Following a very successful period in the World Endurance Championship, Brendon Hartley's return to single-seater racing has proven to be very tough. He's been well and truly outperformed by Pierre Gasly when the car has been capable of scoring points.
At Bahrain and Monaco, Gasly made Q3 – while Hartley got knocked out in Q2 at Bahrain and Q1 in Monaco. The Frenchman kicked on to score points at those two events (Bahrain P4, Monaco P7) but Hartley didn't register a single point in either of those races. He finished over a minute behind stablemate Gasly in Sakhir. A huge crash in FP3 at the Spanish GP certainly didn't help his cause either.
The New Zealander did manage to score a single point in Baku – and showed a big improvement in form last weekend in Canada to surely retain his drive for the French GP. However, only last week, BBC reported Toro Rosso tried to sign Lando Norris and this shows that the Kiwi is under huge pressure to keep his seat for the rest of the season. He'll need more strong weekends like Montreal to have any chance of keeping it for the whole of 2018.
At the time of writing this, he trails Pierre Gasly 1-18 in the WDC standings.

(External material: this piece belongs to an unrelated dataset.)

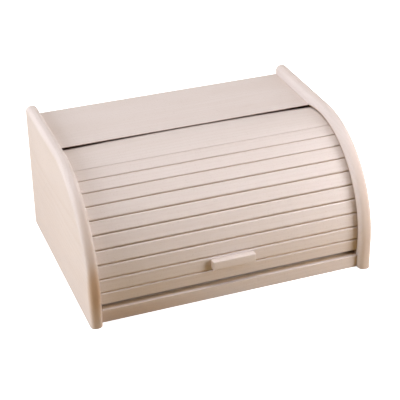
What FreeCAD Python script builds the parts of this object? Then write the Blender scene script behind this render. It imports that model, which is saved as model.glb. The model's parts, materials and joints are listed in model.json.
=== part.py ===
import FreeCAD, Part
import math
import os

# A wooden bread box with a roll top, in millimetres.
# +X is to the right seen from the front, +Y is to the back, +Z is up.
# The origin is on the underside, in the middle of the box's width and depth.

# ---- Carcass ----
box_width = 390.0
box_depth = 289.0
box_height = 183.0
cheek_thickness = 16.0
cheek_arc_radius = 142.0
cheek_roundover = 7.0
base_thickness = 18.0
base_setback = 10.7            # from the cheeks' front edges to the base board's front edge
top_board_recess = 12.9        # from the cheeks' top edges down to the top board
top_board_thickness = 12.0
top_board_front_y = 29.0
back_panel_thickness = 6.0
rebate_depth = 8.0             # into each cheek, for the back panel's side edge
panel_side_clearance = 0.5
board_edge_break = 0.6         # small chamfer on the boards' long front edges

# ---- Track: the tambour runs on one arc, so all its slats turn about one axis ----
track_y = 0.0
track_z = 41.0
groove_depth = 8.0
groove_clearance = 0.5
groove_end_gap = 0.35          # degrees left between the tambour's ends and the grooves' ends

# ---- Tambour ----
slat_count = 10
slat_pitch = 8.33              # degrees
first_edge_angle = -8.15       # degrees up from the front, to the lowest slat's bottom edge
tambour_travel = 80.0          # degrees
slat_face_radius = 130.0       # from the track's axis to a slat's outer face
slat_thickness = 6.5
slat_width = 17.9
slat_end_clearance = 0.6
slat_edge_radius = 2.2
head_slat_pitches = 4          # the wide head slat takes up as much track as this many slats
head_slat_gap = 0.02           # degrees, from the highest slat
head_slat_taper = 2.7          # its face comes this much nearer the axis at its back edge
cloth_thickness = 0.7
cloth_width = 344.0
cloth_end_inset = 1.5          # degrees left bare at the tambour's two ends

# ---- Handle ----
handle_slat = 2                # counted up from the lowest slat
handle_width = 58.5
handle_height = 12.0
handle_depth = 9.5
handle_chamfer = 1.5
screw_offset_x = 18.0
screw_shank_radius = 1.5
screw_head_radius = 2.9
screw_head_depth = 2.0
screw_length = 13.5
screw_tip_length = 2.5
recess_width = 0.7
recess_length = 3.2
recess_depth = 1.1

# ---- Dowels and panel pins ----
dowel_chamfer = 0.7
dowel_glue_gap = 1.0           # hole depth past each end of a dowel
base_dowel_radius = 4.0
base_dowel_in_cheek = 10.0
base_dowel_in_board = 20.0
base_dowel_rows_y = (-105.0, -35.0, 35.0, 105.0)
top_dowel_radius = 3.0
top_dowel_in_cheek = 9.0
top_dowel_in_board = 21.0
top_dowel_rows_y = (76.0, 103.0, 130.0)
pin_shank_radius = 0.7
pin_head_radius = 1.3
pin_head_thickness = 0.4
pin_length = 13.0             # short enough to stay behind the groove
pin_rows_x = (-150.0, -75.0, 0.0, 75.0, 150.0)
pin_rows_z = (35.0, 75.0, 115.0, 148.0)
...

As has been the case since his return to Ferrari for the 2014 season, Finland's Kimi Raikkonen is a man in danger of losing his seat at the end of the year. Things seemed to be different at the start of the current season as the 2007 World Champion showed some fantastic speed in Australia and could have easily taken pole in China and Azerbaijan if he put his best sectors together.
3 podiums from the first four races suggested he might give Vettel more of a run for his money in 2018. Yet, things have quickly gone downhill in the last three events and a return to the previous form of recent years leaves his hopes of staying in F1 for another year in the balance.
He's failed to qualify within 0.2s of Vettel since the Chinese Grand Prix back in April. His race pace in Spain, Monaco and Canada was extremely disappointing compared to his German stablemate. Last weekend in Montreal, he crossed the line almost half a minute behind Vettel. The Finn is 53 points adrift of his stablemate in the standings and trails him 1-6 in qualifying.
With young Charles Leclerc getting better and better all the time and Raikkonen starting to show signs of underperforming again, Ferrari could well decide to put the young man from Monaco in their car for 2019. A big decision is looming and Raikkonen's career may well come to an end at the end of this season.
As Martin Brundle said in his post-race column, ''Ferrari have to be concerned about Kimi. l know he's one of the most popular drivers around, but after another mistake in qualifying, he finished nearly 30 seconds behind his team-mate on Sunday. What are they going to do? In my view, Kimi has reached the end of the road. He still shows a flash of real speed from time to time but he can't relentlessly deliver the required race pace any more.
Charles Leclerc looks the real deal to me. He is out-performing his Sauber car just like Alonso and Webber did in a Minardi, like Senna did in a Toleman and Schumacher in a Jordan. He stands out a mile and really impressed me a month ago in Spain when he didn't wilt with Fernando Alonso on his tail.''
2018 was meant to be the year that Carlos Sainz would step up and show Red Bull that he could be a future driver for them. Unfortunately for the Spaniard, he hasn't got the advantage on Nico Hulkenberg and the German has been the star in the Renault team so far.
After joining the French manufacturer for the final four rounds of the 2017 season, Sainz trails Hulkenberg 1-7 (not including Hulkenberg's car issues in Spain this year and the German not taking part in Q2 in the USA last year) in their qualifying head-to-head battle. Hulkenberg's superb consistency across qualifying is something Sainz hasn't been able to match so far.
It's been a similar story for the most part on Sunday's too. The German is 5-2 up in races and outscored Carlos by 32 points to 24 at present. Sainz has also taken some heavy beatings in Bahrain and Monaco – he ended both races over 30 seconds behind Hulkenberg (including letting him through in Monaco). The positives from Canada is that he tracked his German stablemate throughout the race and finished less than 2 seconds behind.
Nonetheless, he'll need to be beating Hulkenberg more often in the upcoming events in 2018 to have any chance of proving to Red Bull or other top teams that he's worthy of a drive in years to come. Renault will want to see it too. The pressure is very much on.